Cellulosic ethanol is cruel to individuals and companies. As Advanced Biofuels Association president Mike McAdams challenged listeners at FEW earlier this year, “Show me the gallons.”

Not much to show. Some pilot and demonstration activity. The world production leader is the sub-2 million gallon demonstration plant that Inbicon is running in Denmark. In a letter last month to EPA Administrator Lisa Jackson, EIA Acting Administrator Howard Gruenspecht projected 3.94 million gallons of cellulosic biofuels production in the US in 2012. The original RFS target was 500 million gallons. Fiberight, Ineos New Planet BioEnergy, and KiOR were cited as the producers who would be up and running next year, with ZeaChem, KL Energy and American Process having small volumes from their demonstration plants available for sale.

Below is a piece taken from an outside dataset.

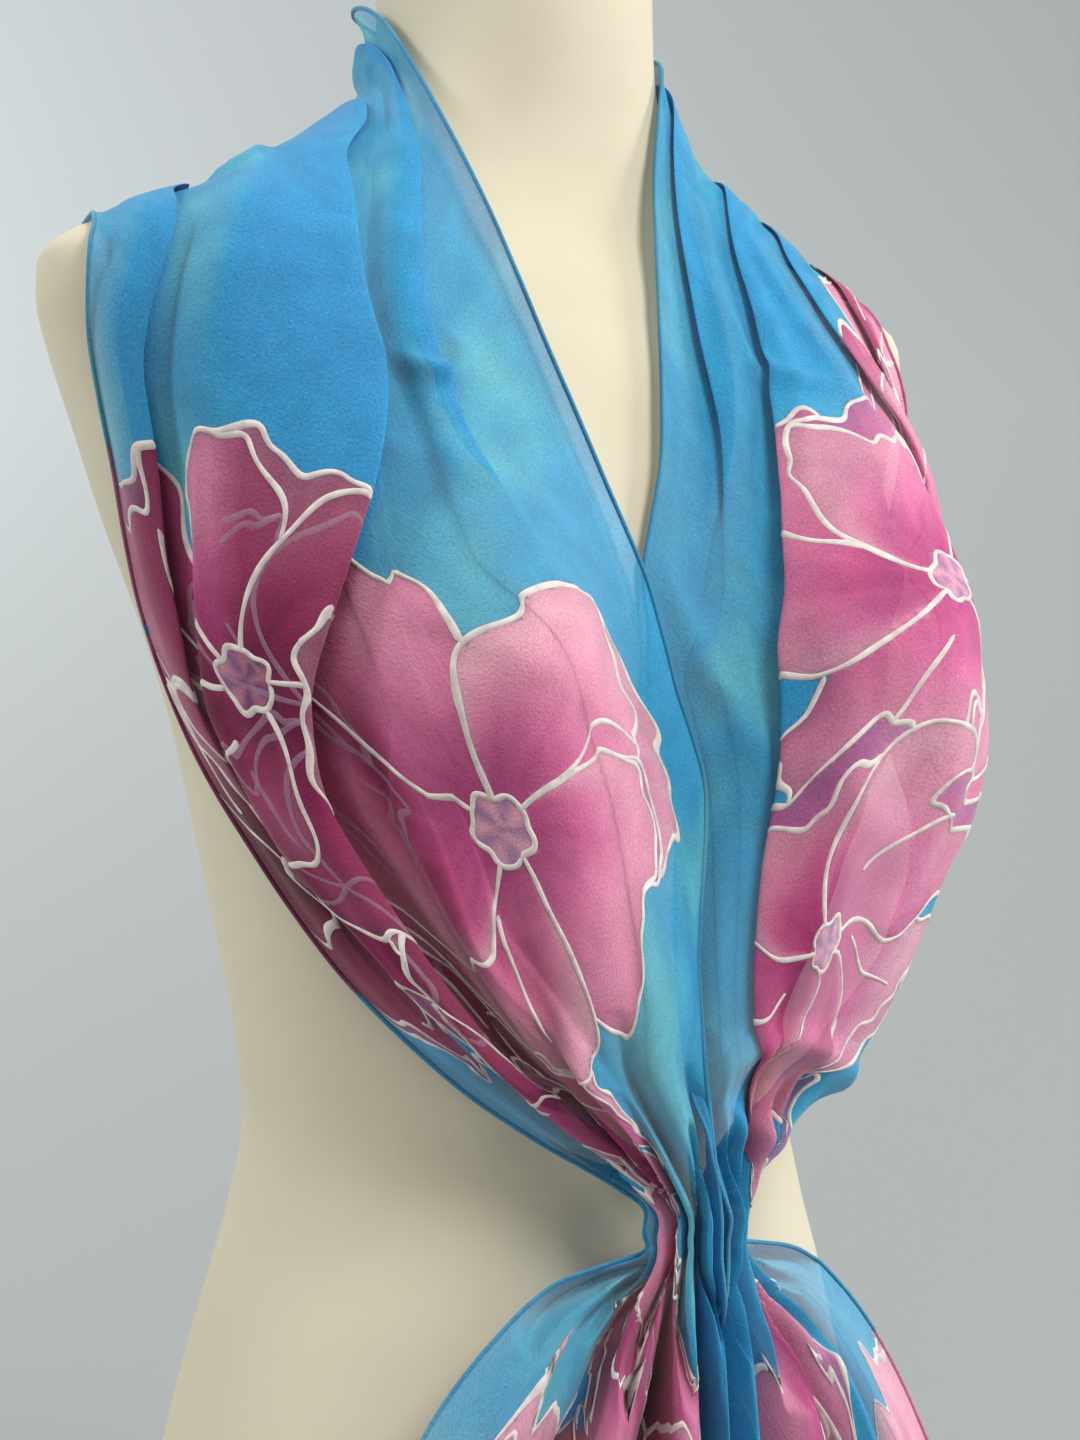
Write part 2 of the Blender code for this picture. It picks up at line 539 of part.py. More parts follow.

Gallons — that’s what policymakers, investors, and the public want, the Digest observed last summer.  With so many announcements of big partners like Shell, BP, Exxon, and so many companies  talking about the low cost of their fuels, where is the gallonage in cellulosic ethanol?

The Bottom Line

It may be some time before the exact story of what went down this week in Massachusetts comes clear. Problems finding pilots to test with, problems with the Series C round, inability to stabilize the policy outlook – perhaps a combination of all three.

For sure, it should be seen as a warning sign that the timeline for commercialization of cellulosic ethanol needs now to be measured in months, not years. And, given the number of companies that are kicking the tires but not ponying up balance sheets in the pursuit of cellulosic biofuels – there may be real problems with the licensing model which requires multiple clients to emerge quickly.

As McCarthy said himself, “Right now [you go the DC] and its like, “you have BP, Shell, ExxonMobil as investors, and you guys can’t  raise $300 million without a loan guarantee? – come on.”